Spiritual Reflection for Christian Leaders


As a Christian Executive Leadership Coach I encourage Christian leaders to reflect on God's Word to add to their wisdom.

  • Ps 90:12  Teach us to number our days, that we may gain a heart of wisdom.
  • Pr 15:22  Plans fail for lack of counsel, but with many advisers they succeed.
  • Eph 5:15,16  Be very careful, then, how you live - not as unwise but as wise, making the most of every opportunity, because the days are evil. 
  • Lk 14:28  Suppose one of you wants to build a tower. Won't you first sit down and estimate the cost to see if you have enough money to complete it?
  • Ecc 3:1  There is a time for everything ...
  • 1 Pt 5:7  Cast all your anxiety on him because he cares for you.

If you are a leader, executive, or senior level professional looking to work with a Christian Executive Coach, I invite you to connect with me here.

If appropriate, we can meet by phone or Zoom to discuss your situation.

Record Your Progress

This is your opportunity to track your progress. Start by asking yourself how important this practice is to you?
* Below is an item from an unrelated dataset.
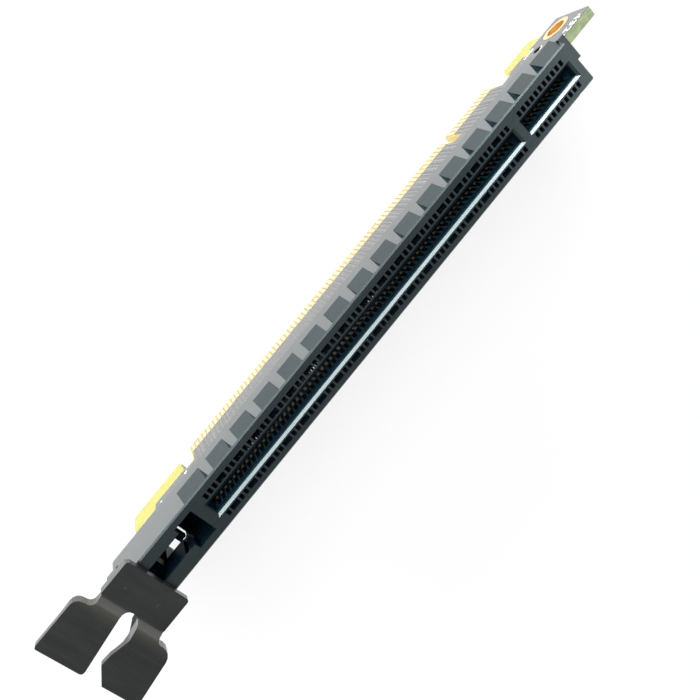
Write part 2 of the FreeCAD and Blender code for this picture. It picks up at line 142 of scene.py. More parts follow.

Record the importance as - not at all, somewhat, fairly, highly or extremely. 

Now next to it ask yourself how well you carry out this practice. Record your performance as - very poor, poor, okay, good or very good. 

Importance Performance Check

The things we track, we pay attention to. Across time, come back and record your new results. You will find that as you are intentional about making improvements, you will bump your "score" up higher. 

This is significant. Don't miss the opportunity to acknowledge your success, and use it as a springboard for making even further gain. 


Let's face it. A book won't do you any good whatsoever unless you take to heart and implement some idea or strategy that might make your life easier and more effective. 

Pick up that one idea and act on it. If you don't you'll continue to feel like you have too many things to do. But, if you do ... there's no telling what kind of a contributor you can be.